== Data ==
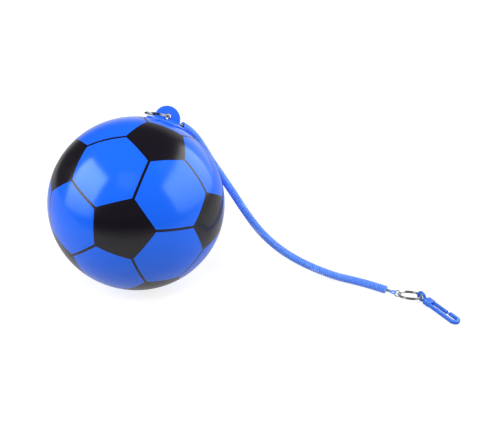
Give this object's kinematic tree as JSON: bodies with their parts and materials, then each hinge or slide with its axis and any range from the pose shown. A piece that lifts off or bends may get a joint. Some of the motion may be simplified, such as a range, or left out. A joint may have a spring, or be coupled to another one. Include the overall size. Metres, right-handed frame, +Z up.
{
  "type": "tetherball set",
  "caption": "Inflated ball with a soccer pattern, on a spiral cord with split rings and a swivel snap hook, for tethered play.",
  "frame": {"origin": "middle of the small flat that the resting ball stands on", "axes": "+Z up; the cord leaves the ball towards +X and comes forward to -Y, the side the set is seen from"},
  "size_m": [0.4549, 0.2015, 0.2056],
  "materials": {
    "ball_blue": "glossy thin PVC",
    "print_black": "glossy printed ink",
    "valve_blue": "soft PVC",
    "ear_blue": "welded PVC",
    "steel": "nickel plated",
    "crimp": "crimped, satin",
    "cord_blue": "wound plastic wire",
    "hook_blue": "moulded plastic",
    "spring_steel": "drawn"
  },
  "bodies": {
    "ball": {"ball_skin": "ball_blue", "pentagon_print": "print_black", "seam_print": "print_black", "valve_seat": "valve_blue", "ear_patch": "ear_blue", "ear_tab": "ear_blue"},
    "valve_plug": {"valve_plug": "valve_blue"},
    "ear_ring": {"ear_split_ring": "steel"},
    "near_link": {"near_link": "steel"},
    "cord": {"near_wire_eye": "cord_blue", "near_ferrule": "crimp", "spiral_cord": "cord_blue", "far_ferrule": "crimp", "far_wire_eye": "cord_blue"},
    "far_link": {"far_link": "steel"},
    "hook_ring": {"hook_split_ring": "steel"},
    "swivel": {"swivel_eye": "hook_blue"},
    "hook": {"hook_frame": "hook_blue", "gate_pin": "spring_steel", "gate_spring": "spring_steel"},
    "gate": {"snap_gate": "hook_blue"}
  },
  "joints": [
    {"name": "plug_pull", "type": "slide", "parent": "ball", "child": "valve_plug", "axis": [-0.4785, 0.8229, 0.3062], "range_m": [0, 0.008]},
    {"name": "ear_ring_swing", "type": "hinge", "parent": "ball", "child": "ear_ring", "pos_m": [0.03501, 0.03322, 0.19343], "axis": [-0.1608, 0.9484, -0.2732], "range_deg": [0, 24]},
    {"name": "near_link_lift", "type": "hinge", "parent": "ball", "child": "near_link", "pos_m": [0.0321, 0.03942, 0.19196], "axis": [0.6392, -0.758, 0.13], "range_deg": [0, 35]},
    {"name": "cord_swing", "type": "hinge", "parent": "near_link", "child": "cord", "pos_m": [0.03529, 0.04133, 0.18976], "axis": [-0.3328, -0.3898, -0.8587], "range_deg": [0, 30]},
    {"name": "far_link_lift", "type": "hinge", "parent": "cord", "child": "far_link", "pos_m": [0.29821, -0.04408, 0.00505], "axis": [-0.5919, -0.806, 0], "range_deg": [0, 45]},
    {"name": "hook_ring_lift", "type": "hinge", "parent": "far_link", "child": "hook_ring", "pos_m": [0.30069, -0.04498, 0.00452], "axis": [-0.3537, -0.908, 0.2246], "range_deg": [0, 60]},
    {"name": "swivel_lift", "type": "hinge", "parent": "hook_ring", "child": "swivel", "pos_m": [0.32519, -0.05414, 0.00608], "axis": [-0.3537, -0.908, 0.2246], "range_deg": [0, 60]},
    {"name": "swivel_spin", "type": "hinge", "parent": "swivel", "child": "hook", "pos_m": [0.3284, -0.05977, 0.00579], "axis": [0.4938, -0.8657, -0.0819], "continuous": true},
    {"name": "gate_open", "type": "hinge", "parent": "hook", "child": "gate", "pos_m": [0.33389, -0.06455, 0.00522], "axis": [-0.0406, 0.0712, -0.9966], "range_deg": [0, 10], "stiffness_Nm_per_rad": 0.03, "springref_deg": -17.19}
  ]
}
===
Task: Write every line of the material above again, exactly.

Worked solution:
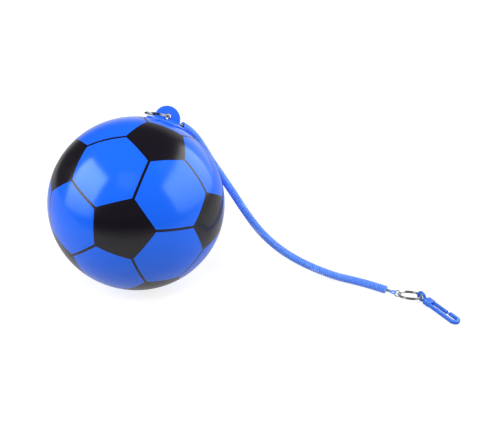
Give this object's kinematic tree as JSON: bodies with their parts and materials, then each hinge or slide with its axis and any range from the pose shown. A piece that lifts off or bends may get a joint. Some of the motion may be simplified, such as a range, or left out. A joint may have a spring, or be coupled to another one. Include the overall size. Metres, right-handed frame, +Z up.
{
  "type": "tetherball set",
  "caption": "Inflated ball with a soccer pattern, on a spiral cord with split rings and a swivel snap hook, for tethered play.",
  "frame": {"origin": "middle of the small flat that the resting ball stands on", "axes": "+Z up; the cord leaves the ball towards +X and comes forward to -Y, the side the set is seen from"},
  "size_m": [0.4549, 0.2015, 0.2056],
  "materials": {
    "ball_blue": "glossy thin PVC",
    "print_black": "glossy printed ink",
    "valve_blue": "soft PVC",
    "ear_blue": "welded PVC",
    "steel": "nickel plated",
    "crimp": "crimped, satin",
    "cord_blue": "wound plastic wire",
    "hook_blue": "moulded plastic",
    "spring_steel": "drawn"
  },
  "bodies": {
    "ball": {"ball_skin": "ball_blue", "pentagon_print": "print_black", "seam_print": "print_black", "valve_seat": "valve_blue", "ear_patch": "ear_blue", "ear_tab": "ear_blue"},
    "valve_plug": {"valve_plug": "valve_blue"},
    "ear_ring": {"ear_split_ring": "steel"},
    "near_link": {"near_link": "steel"},
    "cord": {"near_wire_eye": "cord_blue", "near_ferrule": "crimp", "spiral_cord": "cord_blue", "far_ferrule": "crimp", "far_wire_eye": "cord_blue"},
    "far_link": {"far_link": "steel"},
    "hook_ring": {"hook_split_ring": "steel"},
    "swivel": {"swivel_eye": "hook_blue"},
    "hook": {"hook_frame": "hook_blue", "gate_pin": "spring_steel", "gate_spring": "spring_steel"},
    "gate": {"snap_gate": "hook_blue"}
  },
  "joints": [
    {"name": "plug_pull", "type": "slide", "parent": "ball", "child": "valve_plug", "axis": [-0.4785, 0.8229, 0.3062], "range_m": [0, 0.008]},
    {"name": "ear_ring_swing", "type": "hinge", "parent": "ball", "child": "ear_ring", "pos_m": [0.03501, 0.03322, 0.19343], "axis": [-0.1608, 0.9484, -0.2732], "range_deg": [0, 24]},
    {"name": "near_link_lift", "type": "hinge", "parent": "ball", "child": "near_link", "pos_m": [0.0321, 0.03942, 0.19196], "axis": [0.6392, -0.758, 0.13], "range_deg": [0, 35]},
    {"name": "cord_swing", "type": "hinge", "parent": "near_link", "child": "cord", "pos_m": [0.03529, 0.04133, 0.18976], "axis": [-0.3328, -0.3898, -0.8587], "range_deg": [0, 30]},
    {"name": "far_link_lift", "type": "hinge", "parent": "cord", "child": "far_link", "pos_m": [0.29821, -0.04408, 0.00505], "axis": [-0.5919, -0.806, 0], "range_deg": [0, 45]},
    {"name": "hook_ring_lift", "type": "hinge", "parent": "far_link", "child": "hook_ring", "pos_m": [0.30069, -0.04498, 0.00452], "axis": [-0.3537, -0.908, 0.2246], "range_deg": [0, 60]},
    {"name": "swivel_lift", "type": "hinge", "parent": "hook_ring", "child": "swivel", "pos_m": [0.32519, -0.05414, 0.00608], "axis": [-0.3537, -0.908, 0.2246], "range_deg": [0, 60]},
    {"name": "swivel_spin", "type": "hinge", "parent": "swivel", "child": "hook", "pos_m": [0.3284, -0.05977, 0.00579], "axis": [0.4938, -0.8657, -0.0819], "continuous": true},
    {"name": "gate_open", "type": "hinge", "parent": "hook", "child": "gate", "pos_m": [0.33389, -0.06455, 0.00522], "axis": [-0.0406, 0.0712, -0.9966], "range_deg": [0, 10], "stiffness_Nm_per_rad": 0.03, "springref_deg": -17.19}
  ]
}